As I have been told, to sell honey in "the big stores" it has to to be heated to over 170 f . . . . .
This of course kills the good stuff in honey.

I have heard / read that honey was found in Egyptian tombs and it was still edible .......

Get a case of --wide mouth-- quart canning jars and your good to go.....


----------



## motdaugrnds (Jul 3, 2002)

You're all such treasures! Thank you for the information. I suspect that one large bucket would last a full year for me.


----------



## mink (Feb 10, 2005)

honey is natures only perfect food . it will never spoil. for ease of use the above posts of putting it in canning jars of quarts or pints would be a handy idea for ease of use.


----------



## earthkitty (Mar 3, 2011)

Never goes bad, when I order in bulk I order mine from http://www.ebeehoney.com/

If it crystallizes, just warm slowly, best if in a glass jar, then put the jar in a pot with some water on the stove.

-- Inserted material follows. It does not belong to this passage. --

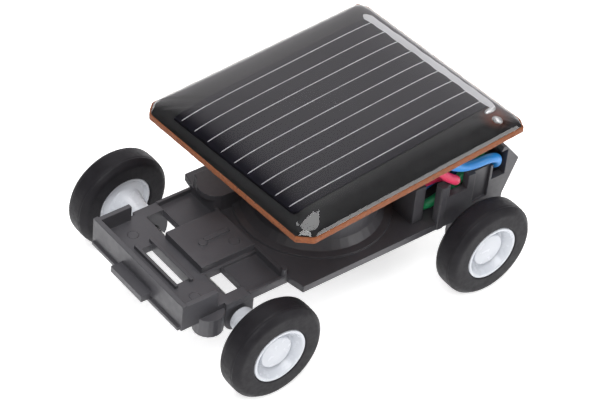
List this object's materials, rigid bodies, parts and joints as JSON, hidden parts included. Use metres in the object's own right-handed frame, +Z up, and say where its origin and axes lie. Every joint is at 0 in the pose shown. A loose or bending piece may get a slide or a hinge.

Bees are on my list for spring, I use honey so much as food and for healing that I want my own hive. Gotta get allergy testing first!!!


----------



## SadieG (Jan 12, 2013)

The shipping cost would be pretty costly, but Hunters Honey Farm in Martinsville, IN has fantastic honey. We took a trip and toured the farm, it was fascinating to learn all about honey and the different types there are. Very tasty and healthy!


----------



## vickinell (Oct 10, 2003)

So honey bought at Walmart that says 100 percent natural raw and unfiltered is not healthful?


----------



## po boy (Jul 12, 2010)

motdaugrnds said:


> I'm not finding any quality raw honey in my area and may need to order some. Anyone know of good sites to order "bulk" quantities from?


By Local Click Here


----------



## motdaugrnds (Jul 3, 2002)

Thanks


----------



## greenTgoats (Jul 1, 2017)

You should look into get your own hives.


----------